**Written instruction**
Transcribe, exactly as they appear, the line that contains "strip(CURL_RIGHT, ROLL)]), 0x6f9d92);", the line that contains "obj.matrix_parent_inverse = Matrix.Identity(4)", and every line in between, and nothing else.

- - - - -

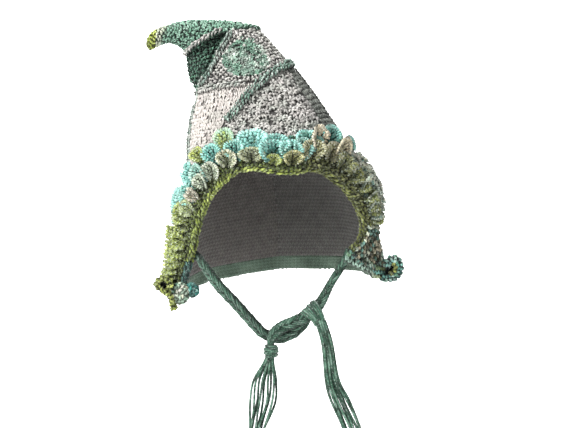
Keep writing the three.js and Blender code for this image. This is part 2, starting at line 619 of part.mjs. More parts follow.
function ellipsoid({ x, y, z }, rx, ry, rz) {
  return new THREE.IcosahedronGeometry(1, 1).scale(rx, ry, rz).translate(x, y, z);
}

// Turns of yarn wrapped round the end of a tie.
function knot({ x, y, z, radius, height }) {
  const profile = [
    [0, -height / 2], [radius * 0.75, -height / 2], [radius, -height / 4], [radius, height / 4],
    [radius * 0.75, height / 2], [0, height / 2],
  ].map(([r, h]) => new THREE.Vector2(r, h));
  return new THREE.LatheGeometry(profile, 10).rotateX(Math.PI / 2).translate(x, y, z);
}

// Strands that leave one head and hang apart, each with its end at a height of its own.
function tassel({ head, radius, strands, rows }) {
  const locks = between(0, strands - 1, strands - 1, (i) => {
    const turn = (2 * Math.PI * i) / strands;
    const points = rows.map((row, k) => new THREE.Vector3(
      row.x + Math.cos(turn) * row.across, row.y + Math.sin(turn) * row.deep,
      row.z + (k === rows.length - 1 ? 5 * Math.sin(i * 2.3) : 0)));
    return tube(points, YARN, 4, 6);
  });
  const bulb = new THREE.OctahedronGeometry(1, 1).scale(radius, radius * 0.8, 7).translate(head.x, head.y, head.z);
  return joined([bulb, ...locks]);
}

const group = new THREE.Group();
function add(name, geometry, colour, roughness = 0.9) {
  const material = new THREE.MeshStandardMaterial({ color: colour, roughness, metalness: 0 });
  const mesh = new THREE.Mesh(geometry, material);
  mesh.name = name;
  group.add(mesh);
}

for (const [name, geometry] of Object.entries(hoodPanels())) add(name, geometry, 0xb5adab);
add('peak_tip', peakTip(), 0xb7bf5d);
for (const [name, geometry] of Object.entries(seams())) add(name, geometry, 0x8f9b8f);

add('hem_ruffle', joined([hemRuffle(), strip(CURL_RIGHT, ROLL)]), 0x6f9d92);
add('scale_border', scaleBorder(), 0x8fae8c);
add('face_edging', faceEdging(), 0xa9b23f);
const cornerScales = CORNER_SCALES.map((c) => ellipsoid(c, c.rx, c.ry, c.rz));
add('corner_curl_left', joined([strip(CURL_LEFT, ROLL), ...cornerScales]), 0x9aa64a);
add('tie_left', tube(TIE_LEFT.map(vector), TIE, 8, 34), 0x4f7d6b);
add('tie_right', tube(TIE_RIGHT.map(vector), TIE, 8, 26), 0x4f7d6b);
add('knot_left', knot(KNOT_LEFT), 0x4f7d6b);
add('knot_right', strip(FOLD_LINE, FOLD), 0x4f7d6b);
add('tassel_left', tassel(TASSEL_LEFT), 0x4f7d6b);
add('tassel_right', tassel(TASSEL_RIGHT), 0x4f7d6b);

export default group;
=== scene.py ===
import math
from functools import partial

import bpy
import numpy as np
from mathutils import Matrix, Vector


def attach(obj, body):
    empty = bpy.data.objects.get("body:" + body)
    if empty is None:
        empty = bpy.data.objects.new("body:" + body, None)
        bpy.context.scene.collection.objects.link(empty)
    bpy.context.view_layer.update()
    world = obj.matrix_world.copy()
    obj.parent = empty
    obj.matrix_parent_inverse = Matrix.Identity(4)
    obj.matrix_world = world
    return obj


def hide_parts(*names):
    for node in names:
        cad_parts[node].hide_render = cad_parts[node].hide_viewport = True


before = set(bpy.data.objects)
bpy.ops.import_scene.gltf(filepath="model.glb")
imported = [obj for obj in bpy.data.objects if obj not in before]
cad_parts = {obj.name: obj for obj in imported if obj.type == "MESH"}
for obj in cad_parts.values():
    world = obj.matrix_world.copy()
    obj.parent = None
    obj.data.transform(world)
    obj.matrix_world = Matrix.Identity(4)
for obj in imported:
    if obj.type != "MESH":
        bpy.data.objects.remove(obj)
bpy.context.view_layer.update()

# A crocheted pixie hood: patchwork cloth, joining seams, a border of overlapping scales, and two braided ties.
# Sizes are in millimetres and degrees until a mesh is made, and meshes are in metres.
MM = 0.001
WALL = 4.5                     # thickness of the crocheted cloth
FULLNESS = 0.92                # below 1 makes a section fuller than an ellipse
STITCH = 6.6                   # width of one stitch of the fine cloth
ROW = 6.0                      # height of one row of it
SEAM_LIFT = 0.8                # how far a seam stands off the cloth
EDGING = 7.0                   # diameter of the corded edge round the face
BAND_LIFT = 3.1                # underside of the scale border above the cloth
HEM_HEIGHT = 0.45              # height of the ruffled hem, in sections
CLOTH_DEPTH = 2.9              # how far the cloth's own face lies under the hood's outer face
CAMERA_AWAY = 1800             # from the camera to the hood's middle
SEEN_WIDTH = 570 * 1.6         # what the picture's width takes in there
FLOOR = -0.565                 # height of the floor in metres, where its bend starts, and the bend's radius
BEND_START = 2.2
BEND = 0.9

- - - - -

**Written answer**
add('hem_ruffle', joined([hemRuffle(), strip(CURL_RIGHT, ROLL)]), 0x6f9d92);
add('scale_border', scaleBorder(), 0x8fae8c);
add('face_edging', faceEdging(), 0xa9b23f);
const cornerScales = CORNER_SCALES.map((c) => ellipsoid(c, c.rx, c.ry, c.rz));
add('corner_curl_left', joined([strip(CURL_LEFT, ROLL), ...cornerScales]), 0x9aa64a);
add('tie_left', tube(TIE_LEFT.map(vector), TIE, 8, 34), 0x4f7d6b);
add('tie_right', tube(TIE_RIGHT.map(vector), TIE, 8, 26), 0x4f7d6b);
add('knot_left', knot(KNOT_LEFT), 0x4f7d6b);
add('knot_right', strip(FOLD_LINE, FOLD), 0x4f7d6b);
add('tassel_left', tassel(TASSEL_LEFT), 0x4f7d6b);
add('tassel_right', tassel(TASSEL_RIGHT), 0x4f7d6b);

export default group;
=== scene.py ===
import math
from functools import partial

import bpy
import numpy as np
from mathutils import Matrix, Vector


def attach(obj, body):
    empty = bpy.data.objects.get("body:" + body)
    if empty is None:
        empty = bpy.data.objects.new("body:" + body, None)
        bpy.context.scene.collection.objects.link(empty)
    bpy.context.view_layer.update()
    world = obj.matrix_world.copy()
    obj.parent = empty
    obj.matrix_parent_inverse = Matrix.Identity(4)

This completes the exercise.